>> begin Data to use

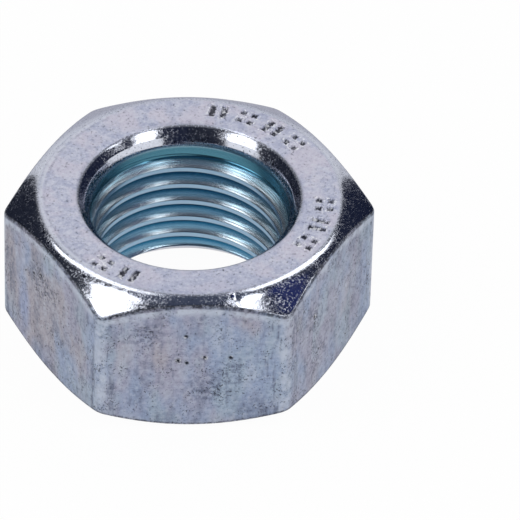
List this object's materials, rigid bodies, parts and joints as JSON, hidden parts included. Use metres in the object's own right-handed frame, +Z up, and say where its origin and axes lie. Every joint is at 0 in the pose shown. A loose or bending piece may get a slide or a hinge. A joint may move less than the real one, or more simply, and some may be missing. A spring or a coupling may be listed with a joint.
{
  "type": "hex nut",
  "caption": "Zinc-plated steel hexagon nut with a right-hand metric thread right through it, chamfered corners at both faces and a countersink at each mouth.",
  "frame": {"origin": "middle of the lower face, on the thread's axis", "axes": "+Z up along the thread's axis, -Y out through the middle of the front flat, +X out through a corner"},
  "size_m": [0.0686, 0.06, 0.031],
  "materials": {
    "zinc_plate": "blue-white zinc plate on forged and turned steel, satin on the faces and brighter on the chamfers"
  },
  "bodies": {
    "root": {"hex_nut": "zinc_plate"}
  },
  "joints": []
}
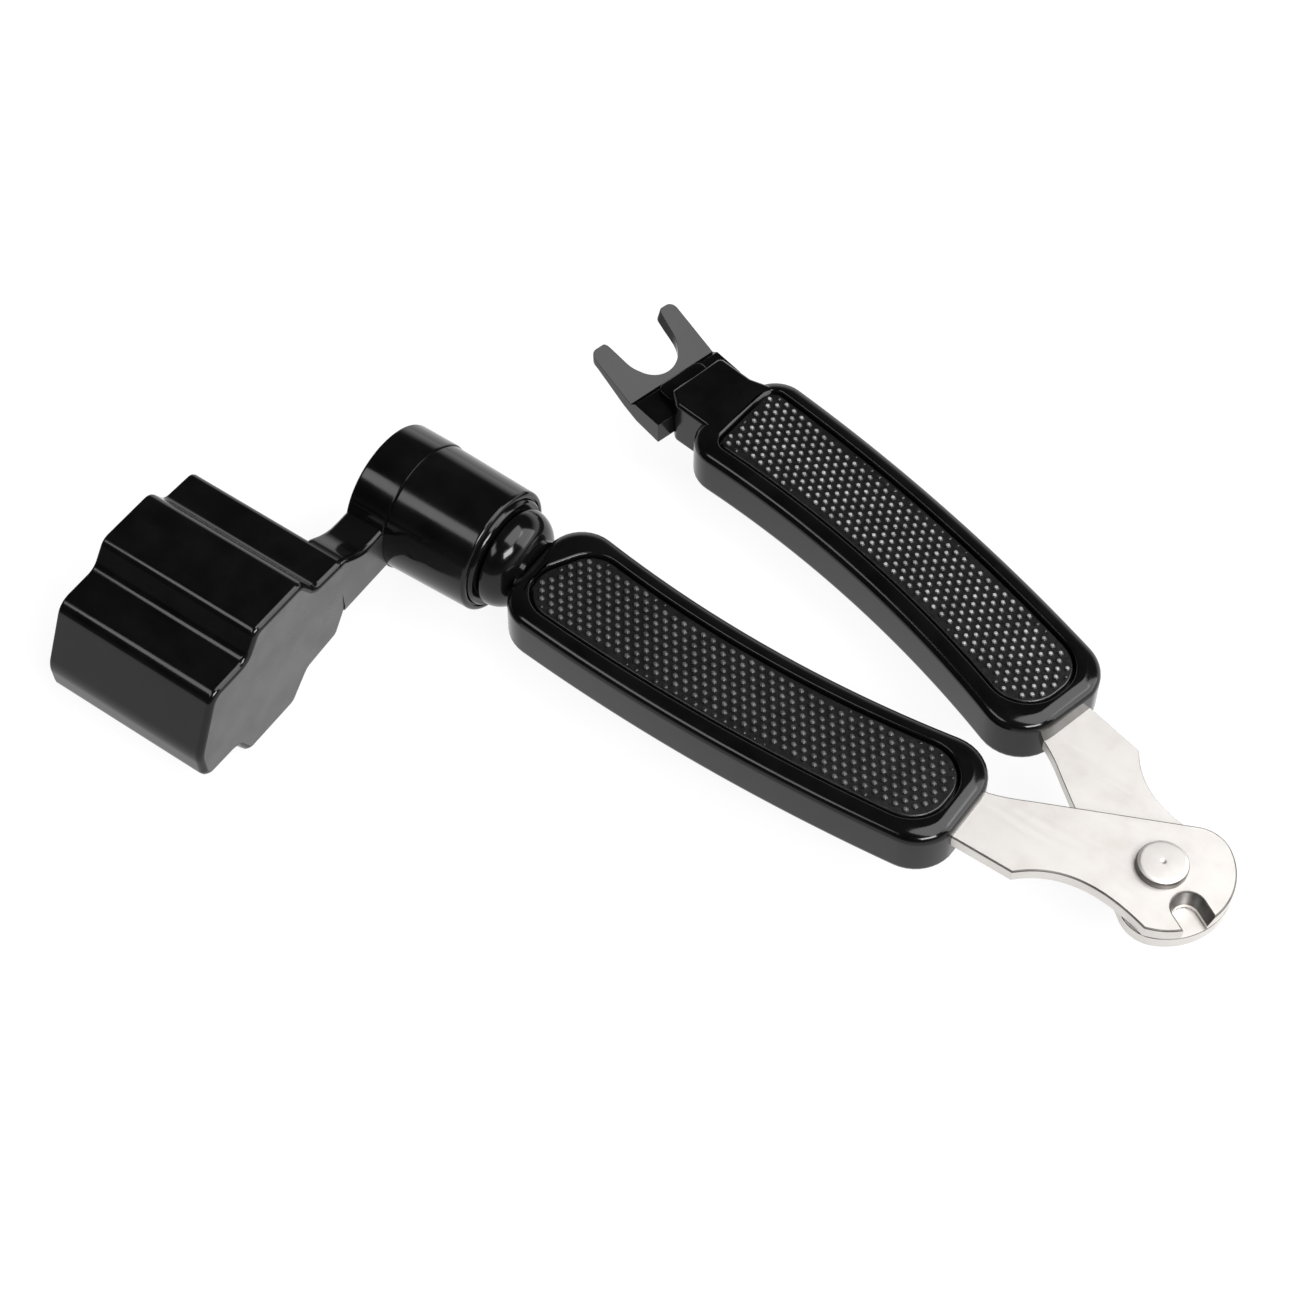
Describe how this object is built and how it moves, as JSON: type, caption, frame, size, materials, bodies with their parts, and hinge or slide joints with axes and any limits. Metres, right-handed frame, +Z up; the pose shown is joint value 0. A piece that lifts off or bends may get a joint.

>> end Data to use

■ **What you have to do**
Print out all the entries precisely as written.

■ **Exercise answer**
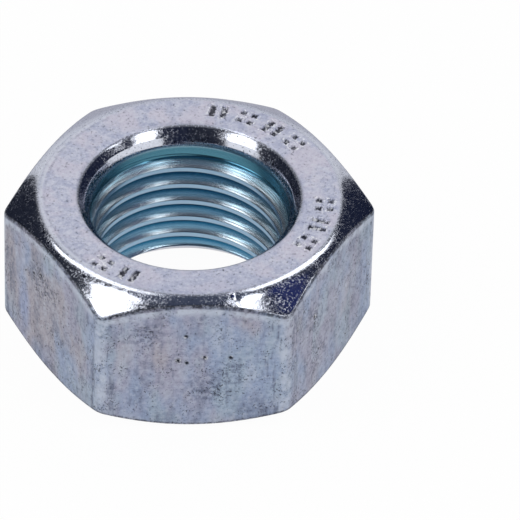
List this object's materials, rigid bodies, parts and joints as JSON, hidden parts included. Use metres in the object's own right-handed frame, +Z up, and say where its origin and axes lie. Every joint is at 0 in the pose shown. A loose or bending piece may get a slide or a hinge. A joint may move less than the real one, or more simply, and some may be missing. A spring or a coupling may be listed with a joint.
{
  "type": "hex nut",
  "caption": "Zinc-plated steel hexagon nut with a right-hand metric thread right through it, chamfered corners at both faces and a countersink at each mouth.",
  "frame": {"origin": "middle of the lower face, on the thread's axis", "axes": "+Z up along the thread's axis, -Y out through the middle of the front flat, +X out through a corner"},
  "size_m": [0.0686, 0.06, 0.031],
  "materials": {
    "zinc_plate": "blue-white zinc plate on forged and turned steel, satin on the faces and brighter on the chamfers"
  },
  "bodies": {
    "root": {"hex_nut": "zinc_plate"}
  },
  "joints": []
}
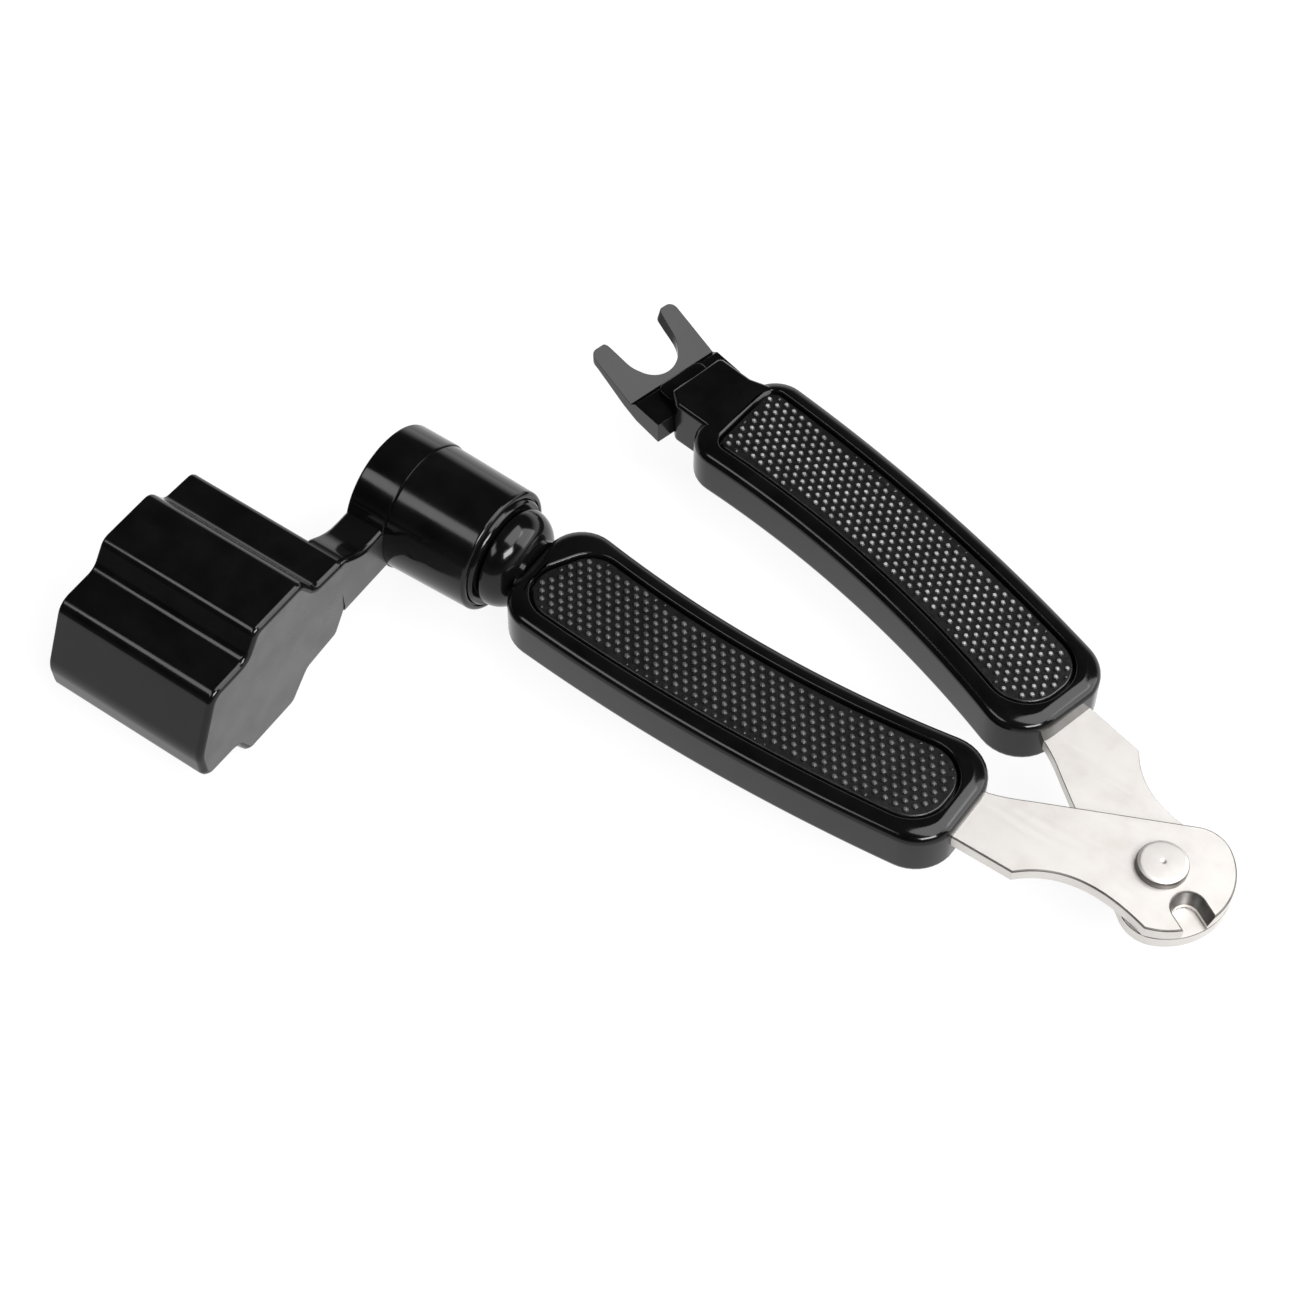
Describe how this object is built and how it moves, as JSON: type, caption, frame, size, materials, bodies with their parts, and hinge or slide joints with axes and any limits. Metres, right-handed frame, +Z up; the pose shown is joint value 0. A piece that lifts off or bends may get a joint.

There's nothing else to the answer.